One reason is because euthanasia is contrary to Judeo-Christian ethics. Many religious groups within Christian, Muslim, Jewish and other religions believe that God gave life and therefore only God should take away a.life. Suicide would then be considered as a rejection of God’s sovereignty and loving plan. They feel that we are all masters of our own lives, but that’s suicide should never be an option. Many other faith groups believe that human suffering can have a positive value for the terminally ill person and for their direct family. A Roman Catholic document mentions that some people prefer to moderate their use of painkillers, in order to accept voluntary at least a part of their sufferings and thus associate themselves in a conscious way with the sufferings of Christ at the time of crucifixition. Some Jews feel that pain and suffering in this world acts as atonement for sinss and transgressions and may benefit them in entering the world to come.

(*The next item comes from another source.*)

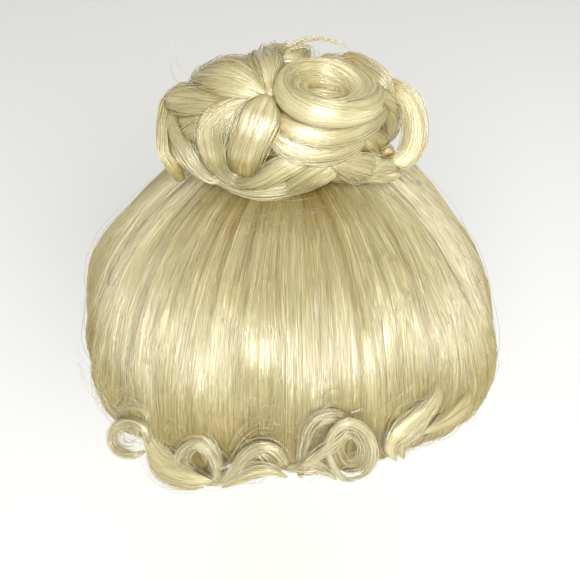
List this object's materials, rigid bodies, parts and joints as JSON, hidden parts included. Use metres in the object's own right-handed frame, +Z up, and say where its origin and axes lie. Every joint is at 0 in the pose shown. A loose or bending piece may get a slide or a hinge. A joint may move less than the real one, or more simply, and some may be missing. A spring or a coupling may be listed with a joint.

The two main arguments offered by Christians and other religious groups are the following: life is a gift from God and that each individual is a gift. Thus only God can start a life and only God should be allowed to end it. Also, God does not send us any experience that we cannot handle. God supports people and suffering. To actively seek an end to one’s life would represent a lack of trust in God. Those who are pro euthanasia offer the following arguments: each person has autonomy over their own life. If a persons quality of life is nonexistent, they should have the right to decide to commit suicide, and to seek assistance if necessary.
Sometimes a terminal patients pain can cause an unbearable burden, death can represent a relief of intolerable pain. When one discusses euthanasia we must understand that this is a legal view. By passing legislation that allows euthanasia we’re getting the right to doctors and patients to end their lives. We will be allowing euthanasia to become a procedure practiced in the hospital or hospice. In the end it will just be a matter of procedure such as a blood transfusion or operation.
One must ask, by denying the legislation of euthanasia are we in fact denying a person to end their life? The answer to this is no. People do have the power to commit suicide. Suicide and attempted suicide are not criminalized. Each and every year, and the United States alone, there are more suicides than homicides. Suicide is a tragic, individual act. There are several books on the subject of suicide such as Derek Humphreys Final Exit. Organizations such as the Hemlock Society have been established to give information on patients interested in ending their own lives.
Euthanasia is not about a private act. It’s about letting one-person facilitate the death of another. Euthanasia is not about giving rights to the person who dies, it is about changing law and public policy so that doctors, relatives and others can directly and intesinaly end another person’s life. This change would not give rights to the person who is killed, but to the person who does the killing. In other words, euthanasia is not about the right to die. It’s about the right to kill.